▸ WHAT THE TASK ASKS
The listing below holds a line with "beside it out" and a later line with "cad_parts[node].hide_render = cad_parts[node].hide_viewport". Write out those two lines and every line between them, exactly, and nothing else.

▸ SUPPLIED INFORMATION
★ ★ ★ ★ ★
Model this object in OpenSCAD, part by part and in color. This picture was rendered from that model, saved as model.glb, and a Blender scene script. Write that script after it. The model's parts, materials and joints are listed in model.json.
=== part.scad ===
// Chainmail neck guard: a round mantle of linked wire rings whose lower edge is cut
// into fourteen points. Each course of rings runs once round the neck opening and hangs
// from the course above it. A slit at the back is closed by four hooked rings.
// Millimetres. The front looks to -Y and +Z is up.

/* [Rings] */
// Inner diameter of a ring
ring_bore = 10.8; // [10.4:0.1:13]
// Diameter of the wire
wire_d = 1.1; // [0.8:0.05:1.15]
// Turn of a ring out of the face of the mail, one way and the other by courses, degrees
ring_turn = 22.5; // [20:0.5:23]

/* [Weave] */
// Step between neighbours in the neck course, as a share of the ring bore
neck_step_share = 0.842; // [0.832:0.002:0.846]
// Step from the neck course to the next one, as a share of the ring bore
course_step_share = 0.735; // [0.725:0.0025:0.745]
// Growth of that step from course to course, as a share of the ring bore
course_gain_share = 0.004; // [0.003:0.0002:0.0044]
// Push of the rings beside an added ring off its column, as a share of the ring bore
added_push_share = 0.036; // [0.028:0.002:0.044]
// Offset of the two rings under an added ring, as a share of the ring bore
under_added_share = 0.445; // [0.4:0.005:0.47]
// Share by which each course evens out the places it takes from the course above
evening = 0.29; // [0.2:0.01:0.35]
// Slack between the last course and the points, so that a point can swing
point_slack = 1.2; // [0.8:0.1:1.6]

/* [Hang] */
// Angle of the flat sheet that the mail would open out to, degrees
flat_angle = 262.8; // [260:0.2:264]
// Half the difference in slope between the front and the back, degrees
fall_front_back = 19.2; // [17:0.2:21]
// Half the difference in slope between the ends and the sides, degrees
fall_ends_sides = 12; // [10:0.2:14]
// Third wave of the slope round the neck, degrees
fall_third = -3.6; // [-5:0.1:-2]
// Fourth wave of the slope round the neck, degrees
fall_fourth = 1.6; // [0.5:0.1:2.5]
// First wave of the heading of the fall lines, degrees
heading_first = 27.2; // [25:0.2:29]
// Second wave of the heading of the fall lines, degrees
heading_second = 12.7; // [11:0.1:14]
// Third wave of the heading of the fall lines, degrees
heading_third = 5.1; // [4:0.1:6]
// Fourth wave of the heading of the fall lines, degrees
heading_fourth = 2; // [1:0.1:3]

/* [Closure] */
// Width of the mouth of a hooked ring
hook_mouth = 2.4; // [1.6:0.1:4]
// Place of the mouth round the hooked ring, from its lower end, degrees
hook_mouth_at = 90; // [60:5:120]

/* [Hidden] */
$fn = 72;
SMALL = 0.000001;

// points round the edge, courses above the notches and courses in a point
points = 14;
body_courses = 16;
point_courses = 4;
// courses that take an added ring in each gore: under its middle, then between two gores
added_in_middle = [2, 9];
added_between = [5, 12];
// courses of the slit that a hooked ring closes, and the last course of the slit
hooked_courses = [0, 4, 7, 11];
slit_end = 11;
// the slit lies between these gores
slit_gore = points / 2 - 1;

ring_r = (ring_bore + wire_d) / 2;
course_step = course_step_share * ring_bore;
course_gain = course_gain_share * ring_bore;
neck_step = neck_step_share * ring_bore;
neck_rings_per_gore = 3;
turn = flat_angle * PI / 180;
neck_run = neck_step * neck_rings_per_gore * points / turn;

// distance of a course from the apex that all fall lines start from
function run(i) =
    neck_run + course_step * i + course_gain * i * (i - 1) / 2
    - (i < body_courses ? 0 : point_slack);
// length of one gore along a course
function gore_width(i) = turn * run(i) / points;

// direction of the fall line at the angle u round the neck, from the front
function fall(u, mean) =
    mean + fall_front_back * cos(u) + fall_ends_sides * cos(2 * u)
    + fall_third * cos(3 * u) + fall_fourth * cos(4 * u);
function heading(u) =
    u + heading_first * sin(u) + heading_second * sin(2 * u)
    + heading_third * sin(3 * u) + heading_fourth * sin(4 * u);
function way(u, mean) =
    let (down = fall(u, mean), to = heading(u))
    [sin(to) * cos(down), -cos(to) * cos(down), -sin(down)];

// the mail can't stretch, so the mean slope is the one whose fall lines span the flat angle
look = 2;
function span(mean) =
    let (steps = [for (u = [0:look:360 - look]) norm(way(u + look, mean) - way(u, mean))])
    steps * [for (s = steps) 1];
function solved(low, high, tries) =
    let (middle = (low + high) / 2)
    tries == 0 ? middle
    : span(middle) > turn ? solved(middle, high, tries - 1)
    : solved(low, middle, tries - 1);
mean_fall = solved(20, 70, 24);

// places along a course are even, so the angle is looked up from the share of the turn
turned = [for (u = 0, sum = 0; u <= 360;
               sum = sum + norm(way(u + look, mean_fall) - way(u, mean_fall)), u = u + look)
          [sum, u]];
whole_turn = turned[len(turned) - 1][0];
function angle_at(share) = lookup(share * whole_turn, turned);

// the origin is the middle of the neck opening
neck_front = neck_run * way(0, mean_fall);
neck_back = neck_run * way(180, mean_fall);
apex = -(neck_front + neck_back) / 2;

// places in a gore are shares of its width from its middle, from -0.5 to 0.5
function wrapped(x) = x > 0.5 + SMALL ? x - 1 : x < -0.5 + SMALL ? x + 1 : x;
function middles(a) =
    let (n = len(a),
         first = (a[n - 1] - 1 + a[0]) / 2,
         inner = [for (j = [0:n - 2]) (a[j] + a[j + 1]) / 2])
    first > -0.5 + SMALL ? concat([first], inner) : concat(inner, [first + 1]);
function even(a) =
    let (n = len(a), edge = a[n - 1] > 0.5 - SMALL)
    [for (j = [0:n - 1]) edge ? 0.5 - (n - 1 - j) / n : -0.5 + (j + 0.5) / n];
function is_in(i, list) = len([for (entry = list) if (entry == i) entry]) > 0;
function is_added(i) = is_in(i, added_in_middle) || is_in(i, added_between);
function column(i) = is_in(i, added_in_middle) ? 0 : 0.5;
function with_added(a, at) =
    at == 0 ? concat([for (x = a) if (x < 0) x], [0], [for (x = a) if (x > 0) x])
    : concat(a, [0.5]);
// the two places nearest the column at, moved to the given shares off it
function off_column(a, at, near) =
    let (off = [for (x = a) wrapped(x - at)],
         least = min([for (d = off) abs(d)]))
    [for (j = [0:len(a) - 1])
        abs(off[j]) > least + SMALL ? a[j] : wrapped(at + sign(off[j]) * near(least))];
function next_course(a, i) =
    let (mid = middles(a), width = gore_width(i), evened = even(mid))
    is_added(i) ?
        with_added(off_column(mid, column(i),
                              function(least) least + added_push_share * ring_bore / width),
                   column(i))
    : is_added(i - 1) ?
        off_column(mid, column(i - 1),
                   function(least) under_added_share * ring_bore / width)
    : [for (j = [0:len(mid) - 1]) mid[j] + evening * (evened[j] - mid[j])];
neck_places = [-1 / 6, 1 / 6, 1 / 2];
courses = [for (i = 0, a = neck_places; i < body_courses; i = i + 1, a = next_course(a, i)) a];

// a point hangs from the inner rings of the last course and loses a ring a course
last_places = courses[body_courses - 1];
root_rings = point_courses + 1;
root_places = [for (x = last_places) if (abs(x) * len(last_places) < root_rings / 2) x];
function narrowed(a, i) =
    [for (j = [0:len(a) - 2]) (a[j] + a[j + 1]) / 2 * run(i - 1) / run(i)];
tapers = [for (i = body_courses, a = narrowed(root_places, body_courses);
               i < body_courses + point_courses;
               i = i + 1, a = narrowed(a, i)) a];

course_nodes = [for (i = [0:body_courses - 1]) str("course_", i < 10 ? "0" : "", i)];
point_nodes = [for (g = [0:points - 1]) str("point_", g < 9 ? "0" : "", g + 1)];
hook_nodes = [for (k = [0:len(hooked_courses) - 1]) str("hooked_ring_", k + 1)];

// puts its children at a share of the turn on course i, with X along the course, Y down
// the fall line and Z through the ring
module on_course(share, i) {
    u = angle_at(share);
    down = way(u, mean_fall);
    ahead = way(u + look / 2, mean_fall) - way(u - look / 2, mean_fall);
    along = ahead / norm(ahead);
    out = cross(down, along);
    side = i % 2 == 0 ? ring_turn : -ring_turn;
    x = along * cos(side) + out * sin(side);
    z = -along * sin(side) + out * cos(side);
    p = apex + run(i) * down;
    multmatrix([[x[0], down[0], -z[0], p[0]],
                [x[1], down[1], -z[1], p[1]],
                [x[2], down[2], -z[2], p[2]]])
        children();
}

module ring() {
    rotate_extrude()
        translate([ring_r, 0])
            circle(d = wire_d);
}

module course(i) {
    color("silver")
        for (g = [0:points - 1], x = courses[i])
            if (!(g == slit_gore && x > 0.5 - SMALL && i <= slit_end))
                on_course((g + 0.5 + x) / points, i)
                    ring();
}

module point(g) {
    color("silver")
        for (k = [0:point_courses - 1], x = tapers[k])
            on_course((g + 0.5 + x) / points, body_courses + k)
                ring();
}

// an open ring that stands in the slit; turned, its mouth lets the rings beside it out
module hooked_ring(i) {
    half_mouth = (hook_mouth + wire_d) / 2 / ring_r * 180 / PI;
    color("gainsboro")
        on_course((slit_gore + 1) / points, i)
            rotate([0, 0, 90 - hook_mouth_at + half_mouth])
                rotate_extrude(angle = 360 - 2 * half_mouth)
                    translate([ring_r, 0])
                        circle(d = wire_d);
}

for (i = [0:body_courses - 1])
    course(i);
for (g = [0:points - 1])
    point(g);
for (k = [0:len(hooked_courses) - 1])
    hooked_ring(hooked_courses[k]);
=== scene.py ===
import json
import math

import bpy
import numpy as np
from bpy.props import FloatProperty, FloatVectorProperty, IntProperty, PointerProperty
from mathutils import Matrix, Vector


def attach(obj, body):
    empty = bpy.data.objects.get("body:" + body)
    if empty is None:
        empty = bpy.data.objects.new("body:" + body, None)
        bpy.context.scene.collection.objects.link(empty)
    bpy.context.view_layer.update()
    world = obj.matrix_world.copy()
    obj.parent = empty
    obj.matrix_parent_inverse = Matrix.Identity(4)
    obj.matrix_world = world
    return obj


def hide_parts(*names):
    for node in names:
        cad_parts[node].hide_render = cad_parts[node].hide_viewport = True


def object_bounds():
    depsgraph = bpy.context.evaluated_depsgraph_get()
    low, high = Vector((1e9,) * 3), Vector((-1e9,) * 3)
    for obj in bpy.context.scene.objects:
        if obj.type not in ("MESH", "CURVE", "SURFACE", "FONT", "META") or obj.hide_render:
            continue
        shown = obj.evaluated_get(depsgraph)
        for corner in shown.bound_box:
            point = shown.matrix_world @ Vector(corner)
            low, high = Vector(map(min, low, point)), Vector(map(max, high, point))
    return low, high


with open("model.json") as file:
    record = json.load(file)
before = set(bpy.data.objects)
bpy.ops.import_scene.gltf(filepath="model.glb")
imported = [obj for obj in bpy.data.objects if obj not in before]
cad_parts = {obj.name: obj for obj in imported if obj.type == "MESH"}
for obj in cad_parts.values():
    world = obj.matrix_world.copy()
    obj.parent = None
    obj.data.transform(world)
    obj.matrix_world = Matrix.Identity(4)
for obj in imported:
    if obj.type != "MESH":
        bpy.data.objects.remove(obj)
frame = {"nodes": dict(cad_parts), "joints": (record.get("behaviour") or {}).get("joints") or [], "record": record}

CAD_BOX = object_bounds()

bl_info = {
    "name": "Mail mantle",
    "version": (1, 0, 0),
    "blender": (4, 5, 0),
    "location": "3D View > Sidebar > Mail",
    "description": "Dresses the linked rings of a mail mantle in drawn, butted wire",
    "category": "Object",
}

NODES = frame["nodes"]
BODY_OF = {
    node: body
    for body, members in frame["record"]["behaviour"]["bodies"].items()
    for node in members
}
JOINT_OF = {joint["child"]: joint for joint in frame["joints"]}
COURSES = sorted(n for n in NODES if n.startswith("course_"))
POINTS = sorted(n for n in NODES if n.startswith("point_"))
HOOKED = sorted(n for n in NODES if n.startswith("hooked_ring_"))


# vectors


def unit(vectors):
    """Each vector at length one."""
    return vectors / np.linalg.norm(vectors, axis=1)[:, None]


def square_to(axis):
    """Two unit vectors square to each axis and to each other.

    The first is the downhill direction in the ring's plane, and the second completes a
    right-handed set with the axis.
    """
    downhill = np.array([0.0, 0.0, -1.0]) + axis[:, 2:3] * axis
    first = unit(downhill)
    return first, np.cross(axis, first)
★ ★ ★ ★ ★
▸ EXERCISE SOLUTION
// an open ring that stands in the slit; turned, its mouth lets the rings beside it out
module hooked_ring(i) {
    half_mouth = (hook_mouth + wire_d) / 2 / ring_r * 180 / PI;
    color("gainsboro")
        on_course((slit_gore + 1) / points, i)
            rotate([0, 0, 90 - hook_mouth_at + half_mouth])
                rotate_extrude(angle = 360 - 2 * half_mouth)
                    translate([ring_r, 0])
                        circle(d = wire_d);
}

for (i = [0:body_courses - 1])
    course(i);
for (g = [0:points - 1])
    point(g);
for (k = [0:len(hooked_courses) - 1])
    hooked_ring(hooked_courses[k]);
=== scene.py ===
import json
import math

import bpy
import numpy as np
from bpy.props import FloatProperty, FloatVectorProperty, IntProperty, PointerProperty
from mathutils import Matrix, Vector


def attach(obj, body):
    empty = bpy.data.objects.get("body:" + body)
    if empty is None:
        empty = bpy.data.objects.new("body:" + body, None)
        bpy.context.scene.collection.objects.link(empty)
    bpy.context.view_layer.update()
    world = obj.matrix_world.copy()
    obj.parent = empty
    obj.matrix_parent_inverse = Matrix.Identity(4)
    obj.matrix_world = world
    return obj


def hide_parts(*names):
    for node in names:
        cad_parts[node].hide_render = cad_parts[node].hide_viewport = True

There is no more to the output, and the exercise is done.